Su destino de escritor lo encaminó hacia la crónica periodística y el ensayo. Su juventud y primera madurez transcurrieron durante el oscurantismo gomecista, al que miró con indiferencia el día en que el escritor Manuel Díaz Rodríguez, aquel dueño de una  prosa impecable y bien cuidada,  como fuera la novela Ídolos rotos, lo invitó a que fuera su secretario en la gobernación de Margarita. Acaso mientras cumplía esas diligencias de oficina, recorriera Cubagua, la isla desértica tumba del emporio perlero de la Colonia, y presentiría ya lo que habría de ser la obra maestra de nuestra narrativa,  la cual conociera  el desinterés de los mismos escritores y lectores de entonces y luego sufriera por largo tiempo la respuesta del lector para vergüenza de la historia literaria de Venezuela.

Enrique Bernardo Núñez esperó  a que Gómez Sucumbiera para aceptar no pocos cargos diplomáticos en Colombia, Cuba (donde comenzó a escribir el manuscrito de Cubagua), luego en Panamá (de cuya permanencia es génesis la novela La galera de Tiberio).
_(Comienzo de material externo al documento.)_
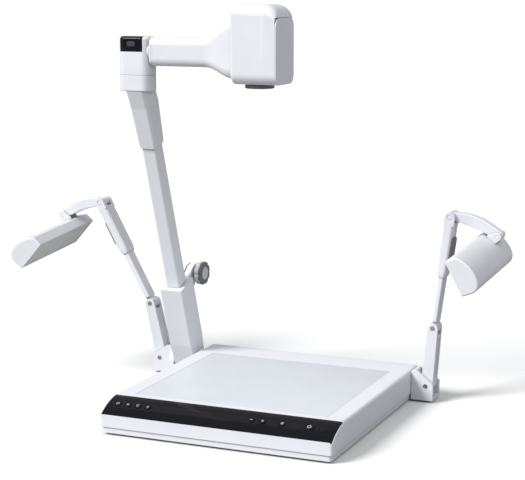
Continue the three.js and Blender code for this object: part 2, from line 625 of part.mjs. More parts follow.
function addLamp(name, pose) {
  const { side } = pose;
  const radians = THREE.MathUtils.degToRad;
  const bracket = new THREE.Group();
  bracket.position.set(pose.face + (side > 0 ? GAP : -GAP), LAMP_Y, 0);
  part.add(bracket);
  piece(`lamp_bracket_${name}`, lampBracketBody(side), WHITE, bracket);

  const lower = new THREE.Group();
  lower.position.set(side * LAMP.pivotOut, 0, LAMP.pivotZ);
  lower.rotation.y = side * radians(pose.lower);
  bracket.add(lower);
  const pinReach = LOWER_ARM.depth / 2 + 6;
  piece(`lamp_foot_pin_${name}`, bar('y', 0, 0, LAMP.pin, -pinReach, pinReach, 12), STEEL, lower);
  piece(`lamp_lower_arm_${name}`, lowerArmBody(side), WHITE, lower);

  const upper = new THREE.Group();
  upper.position.set(0, 0, LAMP.lower);
  upper.rotation.y = side * radians(pose.upper - pose.lower);
  lower.add(upper);
  const elbowReach = LOWER_ARM.depth / 2 - 0.5;
  piece(`lamp_elbow_pin_${name}`, bar('y', 0, 0, LAMP.pin, -elbowReach, elbowReach, 12), STEEL, upper);
  piece(`lamp_rod_${name}`, rodBody(), WHITE, upper);

  const slider = new THREE.Group();
  slider.position.z = pose.extension;
  upper.add(slider);
  piece(`lamp_sleeve_${name}`, lampSleeveBody(), WHITE, slider);

  const neck = new THREE.Group();
  neck.position.z = LAMP.upper;
  neck.rotation.y = side * radians(pose.neck - pose.upper);
  slider.add(neck);
  piece(`lamp_neck_${name}`, lampNeckBody(side), WHITE, neck);

  const shade = new THREE.Group();
  shade.position.x = side * LAMP.neck;
  shade.rotation.set(SHADE_DIP, side * radians(pose.shade - pose.neck), 0);
  neck.add(shade);
  addShade(name, side, shade);
}

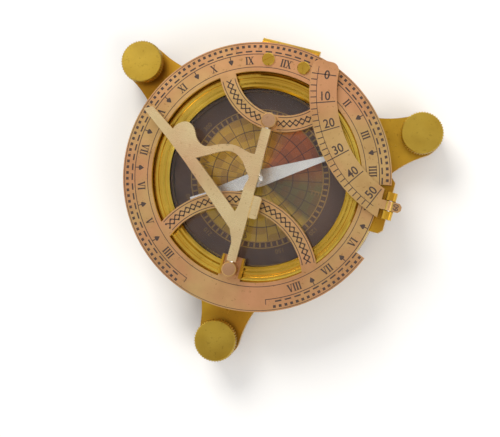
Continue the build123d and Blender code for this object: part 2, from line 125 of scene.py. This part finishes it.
# %% [markdown]
# ## Tarnish, handling marks, fine scratches and a painted edge highlight
# Old lacquered brass is never one colour. Broad patches shift between two tones, clouds darken it,
# small spots collect tarnish, and wiping leaves hair-fine scratches. Faces that don't look up or
# down take a lighter colour, a painted highlight along the edges. All the metal shares one node group with
# named inputs,
# because one tree is easier to correct than seven, and each finish sets its own amounts.

# %% The wear and painted edge highlight group
PATCH_SCALE, CLOUD_SCALE, SPOT_SCALE = 34, 90, 900
FLAT_LIMIT = 0.9
SPOT_LIMIT = 0.66
WIPE_TURN = 0.5
WIPE_STRETCH = (260, 6500, 900)
DULL_ROUGH, SCRATCH_ROUGH = 0.16, 0.08


def wear_group():
    tree = bpy.data.node_groups.new("metal_wear_and_edge_highlight", "ShaderNodeTree")
    face = tree.interface
    for name, kind, value in (
        ("Colour", "NodeSocketColor", (0.8, 0.6, 0.2, 1)),
        ("Patch Colour", "NodeSocketColor", (0.8, 0.5, 0.3, 1)),
        ("Painted Highlight Colour", "NodeSocketColor", (0.8, 0.6, 0.2, 1)),
        ("Tarnish", "NodeSocketColor", (0.3, 0.2, 0.05, 1)),
        ("Cloud", "NodeSocketFloat", 0.4),
        ("Spots", "NodeSocketFloat", 0.3),
        ("Roughness", "NodeSocketFloat", 0.25),
    ):
        socket = face.new_socket(name=name, in_out="INPUT", socket_type=kind)
        socket.default_value = value
    face.new_socket(name="Colour", in_out="OUTPUT", socket_type="NodeSocketColor")
    face.new_socket(name="Roughness", in_out="OUTPUT", socket_type="NodeSocketFloat")
    face.new_socket(name="Height", in_out="OUTPUT", socket_type="NodeSocketFloat")
    start = node(tree, "NodeGroupInput")
    end = node(tree, "NodeGroupOutput")
    place = node(tree, "ShaderNodeTexCoord").outputs["Object"]
    facing = node(tree, "ShaderNodeSeparateXYZ")
    join(tree, node(tree, "ShaderNodeTexCoord").outputs["Normal"], facing.inputs[0])
    # Side faces, whose normals point neither up nor down, get the lighter edge colour: a painted highlight.
    edge = maths(tree, "LESS_THAN", maths(tree, "ABSOLUTE", facing.outputs[2]), FLAT_LIMIT)
    patch = noise(tree, place, PATCH_SCALE, 3)
    patch_mask = between(tree, maths(tree, "MULTIPLY_ADD", patch, 5.0, -2.0))
    ground = mix(tree, patch_mask, start.outputs["Colour"], start.outputs["Patch Colour"])
    ground = mix(tree, edge, ground, start.outputs["Painted Highlight Colour"])
    cloud = noise(tree, place, CLOUD_SCALE, 5)
    speck = noise(tree, place, SPOT_SCALE, 3)
    stretch = node(tree, "ShaderNodeMapping")
    stretch.inputs["Rotation"].default_value = (0, 0, WIPE_TURN)
    stretch.inputs["Scale"].default_value = WIPE_STRETCH
    join(tree, place, stretch.inputs["Vector"])
    scratch = noise(tree, stretch.outputs[0], 1)
    cloud_mask = maths(tree, "MULTIPLY_ADD", cloud, 2.6, -0.9)
    cloud_mask = maths(tree, "SMOOTH_MAX", cloud_mask, 0.0, 0.1)
    cloud_mask = maths(tree, "MINIMUM", maths(tree, "MULTIPLY", cloud_mask, start.outputs["Cloud"]), 1.0)
    speck_mask = maths(tree, "GREATER_THAN", speck, SPOT_LIMIT)
    speck_mask = maths(tree, "MULTIPLY", speck_mask, start.outputs["Spots"])
    dull = maths(tree, "MINIMUM", maths(tree, "ADD", cloud_mask, speck_mask), 1.0)
    join(tree, mix(tree, dull, ground, start.outputs["Tarnish"]), end.inputs["Colour"])
    rough = maths(tree, "MULTIPLY_ADD", dull, DULL_ROUGH, start.outputs["Roughness"])
    rough = maths(tree, "MULTIPLY_ADD", scratch, SCRATCH_ROUGH, rough)
    join(tree, rough, end.inputs["Roughness"])
    height = maths(tree, "MULTIPLY_ADD", speck, -0.5, scratch)
    join(tree, height, end.inputs["Height"])
    return tree


WEAR_AND_HIGHLIGHT = wear_group()
print("wear group", len(WEAR_AND_HIGHLIGHT.nodes), "nodes")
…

Fue Cónsul en Baltimore y luego regresó a Caracas  donde frecuentara las salas de redacciones para ofrecer las crónicas cotidianas que lo eternizarían, sin descuidar un punto sus dones de ensayista, de los que son prueba El hombre de la levita gris, esa  confidencia sobre el caudillo tachirence de Capacho Viejo y también El país de las máquinas, Después de Ayacucho y sobre los árboles derribados de Venezuela en cuya muerte su fina pero heridora Ironía leyera la historia trunca nacional (Trino Borges dixit).

Su pasión memoriosa resultaría reconocida por los académicos de la historia quienes lo invitaron a sentarse entre ellos en el sillón de la letra M. Alguien, sobreviviente del periodismo creativo, tituló así tan meritoria invitación: han sembrado un samán en la academia.

Cada día y sin retardo alguno, cedía sus crónicas a los periódicos de la ciudad, casi todas difundidas por el diario El Universal. A medida que caían las casonas caraqueñas, sus zaguanes y sus tejados fue anotando sus nombres a modo de epitafios y sus sepultados nombres de esquina y callejones con los que concluyera otra de sus obras perdurables: La ciudad de los techos rojos.

No hay cómo privilegiar la obra diversa de Enrique Bernardo Núñez, el cronista oficial y sentimental de Caracas, el autor de Cacao por ejemplo o de El hombre de la levita gris, sin antes mencionar a su novela Cubagua, tan extraña e incomprensiblemente solitaria, a la que el mismo Mariano Picón Salas leyera con apuro, siendo ella, Cubagua, una ficción narrativa que nunca le rindió tributo al positivismo narrativo, al criollismo galleguiano  y de sus seguidores del 28. Cubagua incorporó los planos narrativos de Faulkner, el monólogo joyceano, el devaneo de la consciencia de Italo Svevo y la memoria del corazón de Marcel Proust.

Después murió, como se dijo, un primero de octubre. Ninguna esquina lleva su nombre y de su novela Cubagua se ocupan los tesistas universitarios y los escribidores de las reinvenciones del había una vez. El arte de la crónica, su limpia prosa, su concreción temática, su arte, su muy difícil arte, espera aún por alguien que conjure su olvido.